Farenga’s talk kicked off a spirited question and answer session, with audience members raising a number of questions about unschooling techniques and philosophies. Several students observed the challenge of passing on difficult but necessary subjects like math and chemistry without some kind of curricular requirement. Others remarked on the economic or social privileges that are often required before parents could consider homeschooling approaches (it would be difficult to manage, for example, if both parents needed to work full-time). And while these issues were not fully resolved by the end of the session, it was clear that such thoughtful, respectful dialogue was precisely the sort of nuanced conversation made possible by a space such as this symposium.
4. The Music You Make Could Save a Life
“Many of you in your art will change countless lives that you’ll never even know about,” said Harvard University graduate student and teaching fellow Pedro Morales at the beginning of his session. Morales recounted the harrowing story of living homeless, from age 5, in Juarez, Mexico. In those circumstances, he said, “the job was just to live the next day.” But Morales discovered through his city’s street musicians the life-changing power of music to connect people and to feed the soul. “I’ve been sick and poor, and still there is a song in my head,” Morales said.
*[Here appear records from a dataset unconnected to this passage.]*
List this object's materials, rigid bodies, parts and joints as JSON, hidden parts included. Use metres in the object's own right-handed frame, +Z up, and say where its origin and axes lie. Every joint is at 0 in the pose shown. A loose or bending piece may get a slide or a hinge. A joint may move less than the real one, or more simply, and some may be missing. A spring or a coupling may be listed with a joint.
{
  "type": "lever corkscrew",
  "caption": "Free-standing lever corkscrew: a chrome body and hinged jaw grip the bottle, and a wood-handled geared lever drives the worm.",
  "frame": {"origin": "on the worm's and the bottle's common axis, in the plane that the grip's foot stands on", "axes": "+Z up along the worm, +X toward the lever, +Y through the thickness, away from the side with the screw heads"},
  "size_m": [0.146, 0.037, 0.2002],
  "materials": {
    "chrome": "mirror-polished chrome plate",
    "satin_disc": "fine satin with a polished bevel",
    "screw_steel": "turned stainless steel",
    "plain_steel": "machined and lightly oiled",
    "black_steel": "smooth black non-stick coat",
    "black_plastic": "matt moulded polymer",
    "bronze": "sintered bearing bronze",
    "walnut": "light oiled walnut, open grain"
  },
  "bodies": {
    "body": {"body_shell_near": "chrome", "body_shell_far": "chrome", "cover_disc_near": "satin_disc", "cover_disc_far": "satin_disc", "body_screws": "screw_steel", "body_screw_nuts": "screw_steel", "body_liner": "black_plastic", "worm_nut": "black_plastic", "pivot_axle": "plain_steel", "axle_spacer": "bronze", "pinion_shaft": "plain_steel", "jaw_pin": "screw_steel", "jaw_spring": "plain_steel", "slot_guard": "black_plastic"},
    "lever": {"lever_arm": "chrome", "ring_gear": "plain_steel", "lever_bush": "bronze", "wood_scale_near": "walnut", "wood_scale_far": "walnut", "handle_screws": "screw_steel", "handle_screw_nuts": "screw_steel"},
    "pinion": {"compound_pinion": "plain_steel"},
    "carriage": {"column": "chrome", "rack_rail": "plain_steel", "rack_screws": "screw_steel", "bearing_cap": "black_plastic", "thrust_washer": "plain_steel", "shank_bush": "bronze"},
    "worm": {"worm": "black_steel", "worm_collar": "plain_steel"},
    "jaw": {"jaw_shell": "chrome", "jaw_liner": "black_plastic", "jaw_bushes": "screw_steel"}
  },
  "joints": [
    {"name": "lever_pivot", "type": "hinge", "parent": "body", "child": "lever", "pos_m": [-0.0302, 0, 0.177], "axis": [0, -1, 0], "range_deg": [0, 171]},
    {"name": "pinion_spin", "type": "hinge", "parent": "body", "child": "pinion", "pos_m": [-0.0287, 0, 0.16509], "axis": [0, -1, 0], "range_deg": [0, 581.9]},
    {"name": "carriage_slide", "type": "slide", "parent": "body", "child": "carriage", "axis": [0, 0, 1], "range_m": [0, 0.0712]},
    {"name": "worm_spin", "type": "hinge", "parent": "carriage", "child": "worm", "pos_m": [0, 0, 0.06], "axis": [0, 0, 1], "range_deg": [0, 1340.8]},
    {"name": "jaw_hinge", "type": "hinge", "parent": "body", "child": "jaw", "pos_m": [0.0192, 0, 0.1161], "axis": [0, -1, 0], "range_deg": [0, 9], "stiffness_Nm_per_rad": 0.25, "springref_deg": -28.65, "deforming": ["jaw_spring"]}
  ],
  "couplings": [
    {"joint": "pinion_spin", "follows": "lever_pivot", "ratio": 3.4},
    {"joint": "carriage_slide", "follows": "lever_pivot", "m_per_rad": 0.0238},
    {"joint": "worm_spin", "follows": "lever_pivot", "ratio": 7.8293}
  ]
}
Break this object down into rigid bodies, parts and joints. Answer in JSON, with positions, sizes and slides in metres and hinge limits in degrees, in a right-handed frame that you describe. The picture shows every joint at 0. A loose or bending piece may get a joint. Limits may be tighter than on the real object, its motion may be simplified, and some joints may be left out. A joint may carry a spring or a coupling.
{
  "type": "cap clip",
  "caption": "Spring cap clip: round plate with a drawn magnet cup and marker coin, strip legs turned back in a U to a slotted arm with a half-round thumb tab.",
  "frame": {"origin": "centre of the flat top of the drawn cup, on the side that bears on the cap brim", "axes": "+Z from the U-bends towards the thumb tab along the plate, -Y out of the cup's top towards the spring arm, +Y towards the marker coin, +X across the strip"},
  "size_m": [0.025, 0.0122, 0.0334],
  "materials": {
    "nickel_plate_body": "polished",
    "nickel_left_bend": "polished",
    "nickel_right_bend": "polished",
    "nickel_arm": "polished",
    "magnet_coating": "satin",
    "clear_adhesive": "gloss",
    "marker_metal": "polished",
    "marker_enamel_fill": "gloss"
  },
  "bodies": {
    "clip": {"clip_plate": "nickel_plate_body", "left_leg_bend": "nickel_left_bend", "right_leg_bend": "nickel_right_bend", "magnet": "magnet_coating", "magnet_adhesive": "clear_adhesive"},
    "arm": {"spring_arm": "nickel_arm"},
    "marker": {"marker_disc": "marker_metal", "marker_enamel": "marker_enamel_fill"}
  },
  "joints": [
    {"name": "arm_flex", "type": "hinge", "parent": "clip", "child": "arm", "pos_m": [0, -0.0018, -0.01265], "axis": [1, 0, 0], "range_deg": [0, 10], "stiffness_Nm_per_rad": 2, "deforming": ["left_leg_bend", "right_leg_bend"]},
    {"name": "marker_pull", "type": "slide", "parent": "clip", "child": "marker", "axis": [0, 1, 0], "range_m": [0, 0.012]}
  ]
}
As he grew older, he would go into the local church to hear music and find protection and safety. Through that church he gained access to education, which eventually led to his academic career as an educator and graduate student at Harvard. And all along the way, music has retained its power to connect him to the experiences of others and to the understanding of his own human dignity. Like Savage earlier in the day, Morales encouraged the audience not to forget the deeper humanity and great power music holds: “If you have chosen to take on the mantle of a musician, understand that your art can be the difference between life and death for someone like me."
5. Women Have Always Been on the Forefront of Jazz
Tia Fuller, professor of the Ensemble Department, closed out the symposium with a fascinating look at the early years of jazz music. Beginning with the blues singers of the early 20th century—Ma Rainey, Bessie Smith, and Mamie Smith—Fuller charted a course through the history of the genre, focusing the women whose musical contributions have been lost or minimized. She identified artists such as Lil Hardin Armstrong, pianist and one-time wife of Louis Armstrong, who once said that she realized she was “holding the ladder Louie Armstrong was climbing”; and Mary Lou Williams, another pianist and the mentor of Dizzy Gillespie and Thelonious Monk.
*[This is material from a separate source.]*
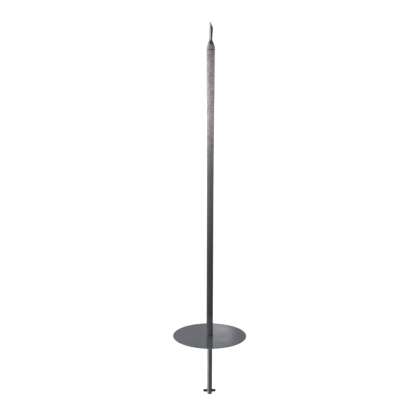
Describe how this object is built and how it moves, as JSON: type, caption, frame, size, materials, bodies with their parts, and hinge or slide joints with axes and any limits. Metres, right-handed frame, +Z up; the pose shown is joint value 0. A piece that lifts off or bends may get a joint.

By the close of her session, Fuller’s conversation with the audience had turned to the position of women in jazz today. She said that while she believed the jazz community was certainly improving in its treatment of women, there continue to be roles that all musicians must play in making the community more equitable and inclusive. She remarked especially on the importance that "men also hold men accountable” for sexism, misogyny, and bias. Fuller concluded her talk, the last in a day of deep and far-ranging discussions, by encouraging students to “start the conversations where you feel there is a lack."